Challah bread is a traditional jewish bread that is usually eaten during Shabat or in other festivities. It is a bread that is braided in a specific and peculiar way.Jump to Recipe
We have a long history with this bread, really. We have made it several times and the first times it always turned out badly. We did not have a good recipe and we did not do it they way we were supposed to. When we finally got it right it was amazing and we were thrilled.
The braiding part of this bread is really important, because it´s characteristical of the bread itself. Now, this part may seem difficult, but it is actually pretty easy. As you can see in the pictures, you have 5 pieces of the bread that are linked on the top. Then you start by placing the outer piece of dough on the opposite side and the outer piece of that side on the other side. Then put the first of dough we moved in the middle of all the pieces of dough. Then keep on doing this until you finish braiding. The braid should be made loosely.
We know it is a bit confusing so we leave you here some pictures to illustrate it and also this photo that we find really helpful when braiding this bread.
Challah bread is soft and fluffy and it can be eaten both with savory and sweet things, and we and we love it! It is one of those breads that you just remember and crave all the time.
If you like this recipe you have to go see our brioche loaf bread, it is one of our most famous recipes.
For the dough:
- 4 1/4 – 4 1/2 (19.40 – 20.60 oz) (550 gr – 585 gr) all purpouse flour
- 3/4 tbsp (0.25 oz) (7 gr) dry active yeast
- 1/2 tbsp (0.30 oz) (8.5 gr) salt
- 3/4 C (6 fl oz) (180 ml) water water
- 1/3 C (2.70 fl oz) (80 ml) vegetable oil soft flavored
- 3 tbsp (1.32 oz) (37.5 gr) granulated white sugar
- 3 tbsp (1.52 oz) (45 ml) honey
- 3 eggs medium size
- 1 egg yolk
For the egg wash:
- 1 egg small
- 1 tbsp (0.50 fl oz) (15 ml) water cold
- Sesame seeds (optional)
- To activate the yeast, put it in a big bowl with the warm water. Mix a little and let it sit for 10 minutes (it should get fluffy and form bubbles).
- Once this time has passed, add in the oil, sugar, honey, eggs and egg yolk. Mix well using a fork until it all integrates.
- Add in the flour and salt and keep mixing with a wooden spoon until a sticky but smooth dough forms.
- Put the dough on a clean surface and knead by punching and folding the dough for 10 minutes until comes together.
- Once is soft and elastic, put it in a bowl with some oil for it not to dry and cover it with plastic kitchen wrap.
- Let it sit at room temperature in a warm spot for about 1 and a half hours until it doubles in size (this can take longer depending on the temperature of your kitchen).
- When it has doubled in size, place the dough on the kitchen countertop with some flour and cut it in 6 equal portions to form the braid.

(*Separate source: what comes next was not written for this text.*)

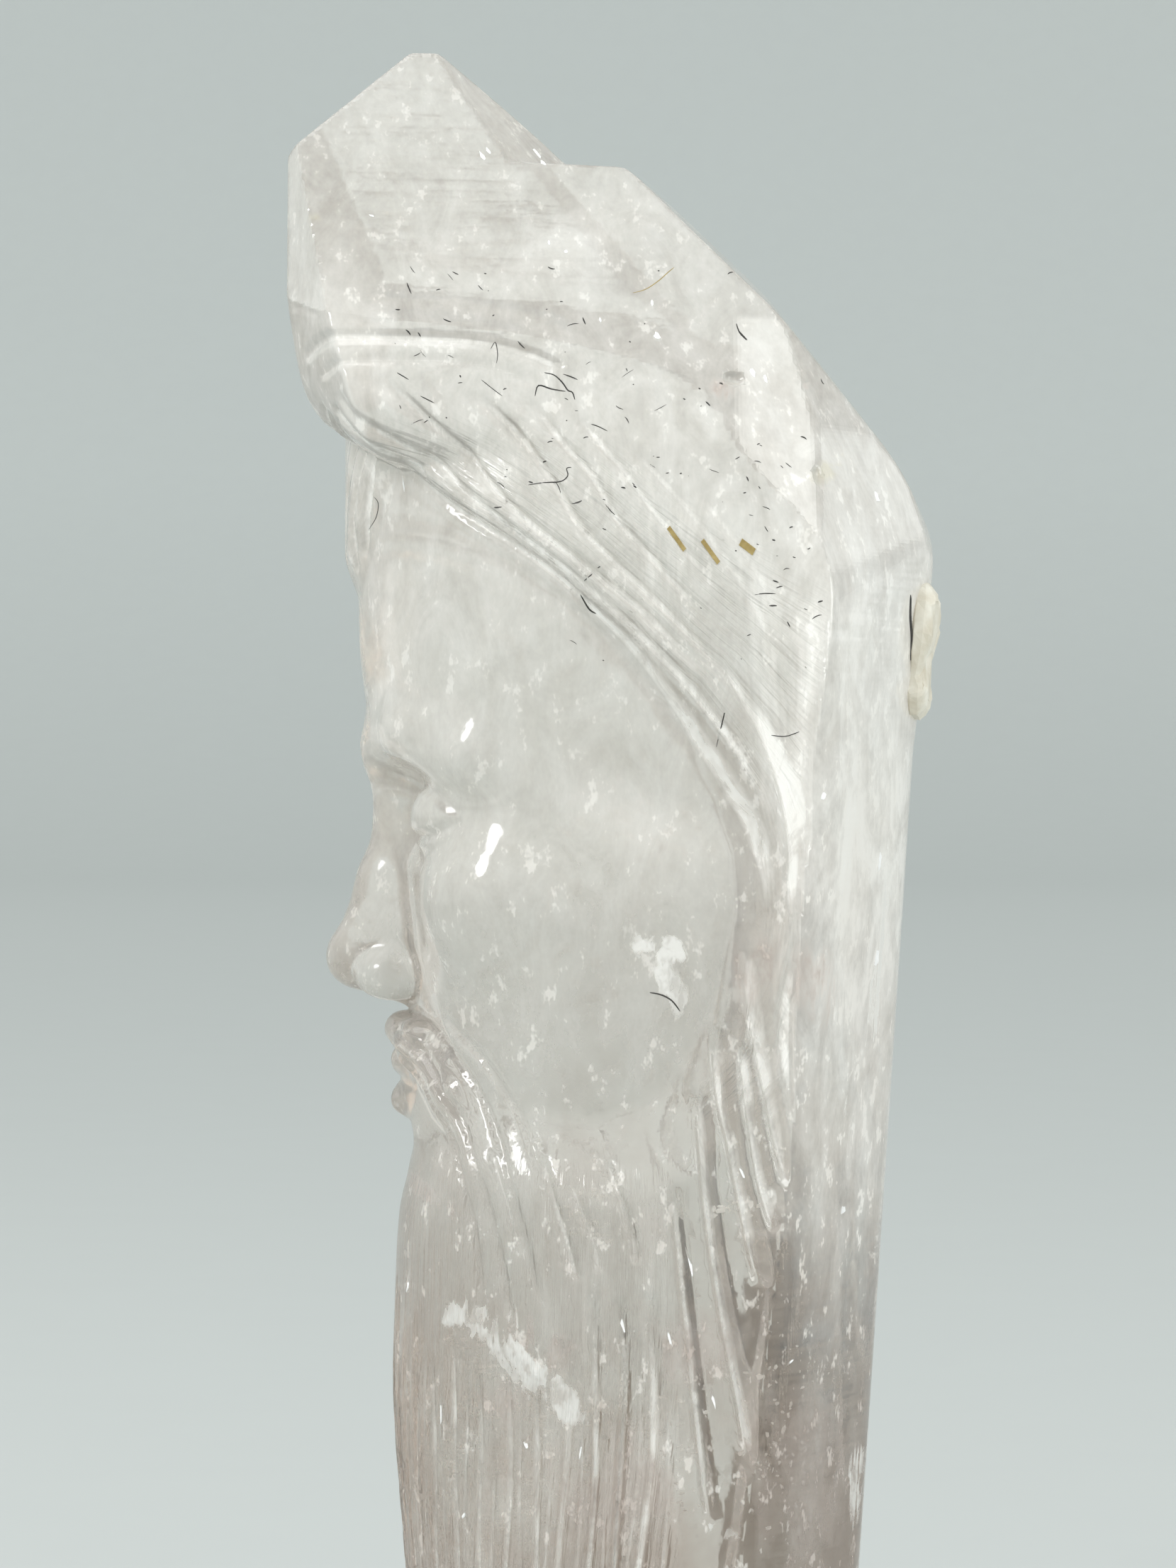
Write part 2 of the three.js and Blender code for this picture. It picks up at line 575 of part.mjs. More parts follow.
const rough = crystal(POINT_FACES).add(crystal(SHOULDER_FACES));
const carved = rough.intersect(solidFrom(carvingEnvelope()));
const chipped = CHIPS.reduce((body, each) => body.subtract(chip(each)), carved);
const stone = new THREE.Mesh(geometryFrom(chipped.add(crust())), new THREE.MeshStandardMaterial(STONE));
stone.name = "quartz_wand";
stone.position.x = -BOX_MIDDLE_X;

const group = new THREE.Group();
group.add(stone);

export default group;
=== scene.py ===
import math

import bpy
import numpy as np
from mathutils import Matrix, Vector


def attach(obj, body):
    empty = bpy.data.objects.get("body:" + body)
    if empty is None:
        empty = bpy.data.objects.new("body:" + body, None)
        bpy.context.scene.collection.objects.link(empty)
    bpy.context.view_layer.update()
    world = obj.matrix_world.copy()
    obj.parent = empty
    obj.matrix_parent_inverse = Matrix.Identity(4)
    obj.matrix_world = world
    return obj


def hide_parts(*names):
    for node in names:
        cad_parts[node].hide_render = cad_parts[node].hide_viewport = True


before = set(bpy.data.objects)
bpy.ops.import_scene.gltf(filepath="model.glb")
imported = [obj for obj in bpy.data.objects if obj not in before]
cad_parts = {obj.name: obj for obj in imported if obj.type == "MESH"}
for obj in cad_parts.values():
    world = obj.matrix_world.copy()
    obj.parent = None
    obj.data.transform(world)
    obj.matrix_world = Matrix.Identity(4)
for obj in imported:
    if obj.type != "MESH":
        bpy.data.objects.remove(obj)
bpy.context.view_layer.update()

# A carved clear quartz point on a pale floor. The stone is drawn in millimetres, then scaled to metres and
# set in the model's frame. The carved face looks along -X, the camera along +Y.
MM = 0.001
HEIGHT = 156.0
BOX_MIDDLE_X = -1.85
CARVING_AXIS_X = -3.0
ARC_RADIUS = 20.0

MESH_STEP = 0.33
TRIANGLES = 190000
STONE_BOX = ((-32, -22, -2), (28, 22, 158))
# How far the natural edges are rounded, by height: worn beside the head, crisp on the natural point
EDGE_ROUNDING = [(96, 0.9), (114, 0.12)]

# Natural faces: azimuth of the outward normal from +X and its elevation in degrees, then a point on the face
POINT_FACES = [
    (180, 0, -29.6, 0, 142),
    (-152, 3, -29.6, -6, 142),
    (150, 2, -29.6, 5, 142),
    (180, 47.5, -28.5, 0, 147.4),
    (-84, 27, -19, -1.6, 155.6),
    (86, 33, -19, 1.8, 155.6),
    (-38, 38, -16.8, -1.5, 155.2),
    (40, 42, -16.4, 1.5, 155.2),
    (0, 50.7, -15.5, 0, 154.6),
    (-90, 84, -18.4, 1.4, HEIGHT),
    (-90, 9, 0, -18.6, 118),
    (90, 8, 0, 18.8, 118),
    (-90, -1.6, 0, -18.9, 112),
    (91, -1.8, 0, 19.1, 112),
    (0, 0, 6.5, 0, 60),
    (0, -90, 0, 0, 0),
]
SHOULDER_FACES = [
    (180, 0, -14, 0, 100),
    (0, 88, -3, 0, 145.6),
    (6, 58, -1.8, 0, 145.6),
    (-14, 46, 2.4, -2, 143),
    (10, 45, 9.2, 0, 136.3),
    (-8, 38, 13.8, 0, 131.6),
    (0, 31, 20.6, 0, 122.9),
    (-10, 17, 23.8, 0, 118),
    (-84, 27, -9.7, -5.83, 145.4),
    (86, 30, -9.7, 6.4, 145.4),
    (-88, 14, 6, -18, 121.5),
    (-69.6, 25.6, 7.4, -11.4, 131.1),
    (-33.5, 15.8, 14.7, -13.9, 120.9),
    (-33.4, 24, 15, -12.2, 123.2),
    (52, 26, 14, 11, 130),
    (-90, 5, 10, -19.4, 116),
    (90, 6, 10, 19.3, 114),
    (-90, -1.7, 0, -19.6, 110),
    (88, -1.6, 0, 19.6, 112),
    (-28, -3.2, 25.2, -1, 112),
    (31, -3.8, 25.2, 1.5, 112),
    (0, -3.6, 25.2, 0, 111),
    (-57, -3.7, 15.9, -19.1, 113),
    (60, -3.5, 15.4, 18.4, 112),
    (0, -90, 0, 0, 0),
]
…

- To make the braid, take each piece and roll it to end up with 6 dough strings of about 19.70 inches (50 cm) long.
- Put the top of the 6 pieces of dough together and sort of knead them together to make sure the top does not move while braiding the bread. To braid, Take the outer strings and place each on the opposite side. Take the upper outer string and place it in the middle of the strings, them in its place put the second upper string (from the other side).
- Then, repeat this process with the first string (´from the outside inwards) from the other side and keep on until you have the entire brea braided. At the end, what´s left of the dough that can´t be braided, just fold it downwards where it can´t be seen.
- Carefully put the braid on baking sheet of about 1.55 x 1.11 inches (46cm x 33cm) lined with parchment paper and cover it with kitchen plastic wrap or a kitchen towel. Let it rest for 45 minutes until it rises some more.
- Preheat the oven to 375º F (180º C) for 15 minutes before the resting time ends. Once the braid has risen, brush it with the egg wash (to do it mix the eggs with the water) to make it turn golden brown beautifully.
- Bake the challah bread for 25 to 35 minutes until it is golden brown. Once ready, let it cool down on a cooling rack for 10 minutes before cutting.